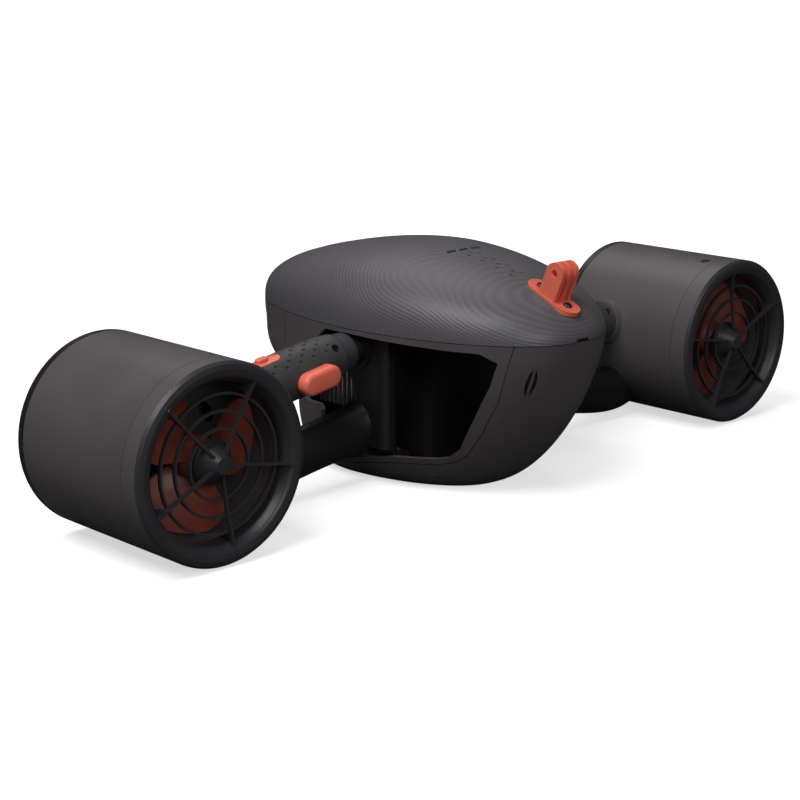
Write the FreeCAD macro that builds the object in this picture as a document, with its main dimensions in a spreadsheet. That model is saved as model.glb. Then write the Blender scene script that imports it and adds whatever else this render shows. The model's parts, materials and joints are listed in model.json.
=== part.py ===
import FreeCAD, Part
import math
import os

import Sketcher

# Twin-thruster underwater scooter, in millimetres.
# X runs across the craft from the left thruster to the right one, Y runs from the bow to the
# tail and Z runs up. The origin is on the floor under the middle of the hull.

os.makedirs("parts", exist_ok=True)
doc = FreeCAD.newDocument("underwater_scooter")
Vec = FreeCAD.Vector
X_AXIS = Vec(1, 0, 0)
Y_AXIS = Vec(0, 1, 0)
Z_AXIS = Vec(0, 0, 1)
LEFT = -1
RIGHT = 1
SIDES = ((LEFT, "left"), (RIGHT, "right"))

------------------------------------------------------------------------

- INSTRUCTIONS FOR THE TASK -
Print the complete listing again, exactly as it stands.

- WRITTEN SOLUTION -
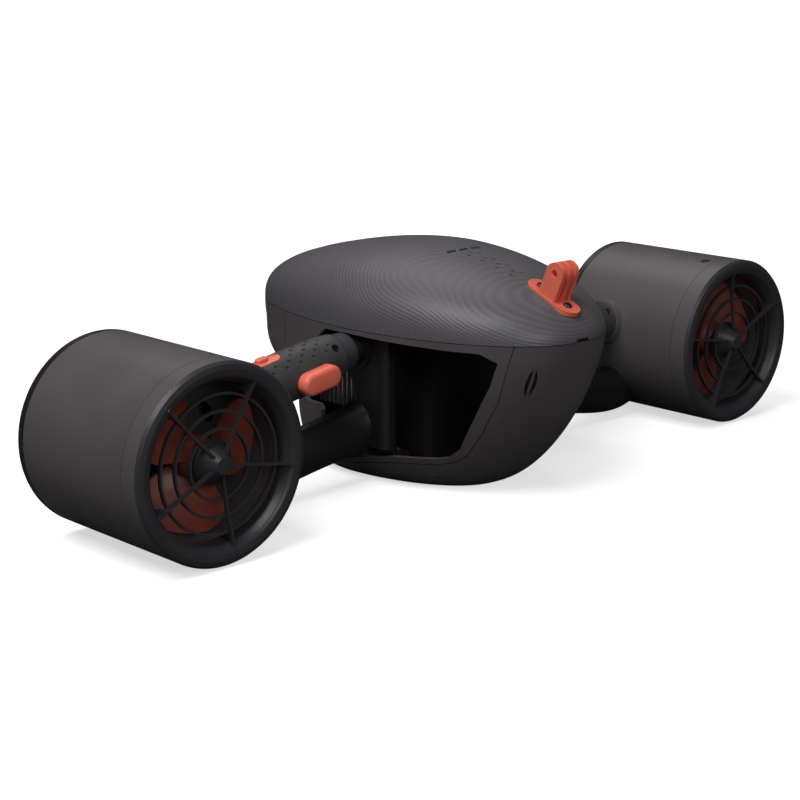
Write the FreeCAD macro that builds the object in this picture as a document, with its main dimensions in a spreadsheet. That model is saved as model.glb. Then write the Blender scene script that imports it and adds whatever else this render shows. The model's parts, materials and joints are listed in model.json.
=== part.py ===
import FreeCAD, Part
import math
import os

import Sketcher

# Twin-thruster underwater scooter, in millimetres.
# X runs across the craft from the left thruster to the right one, Y runs from the bow to the
# tail and Z runs up. The origin is on the floor under the middle of the hull.

os.makedirs("parts", exist_ok=True)
doc = FreeCAD.newDocument("underwater_scooter")
Vec = FreeCAD.Vector
X_AXIS = Vec(1, 0, 0)
Y_AXIS = Vec(0, 1, 0)
Z_AXIS = Vec(0, 0, 1)
LEFT = -1
RIGHT = 1
SIDES = ((LEFT, "left"), (RIGHT, "right"))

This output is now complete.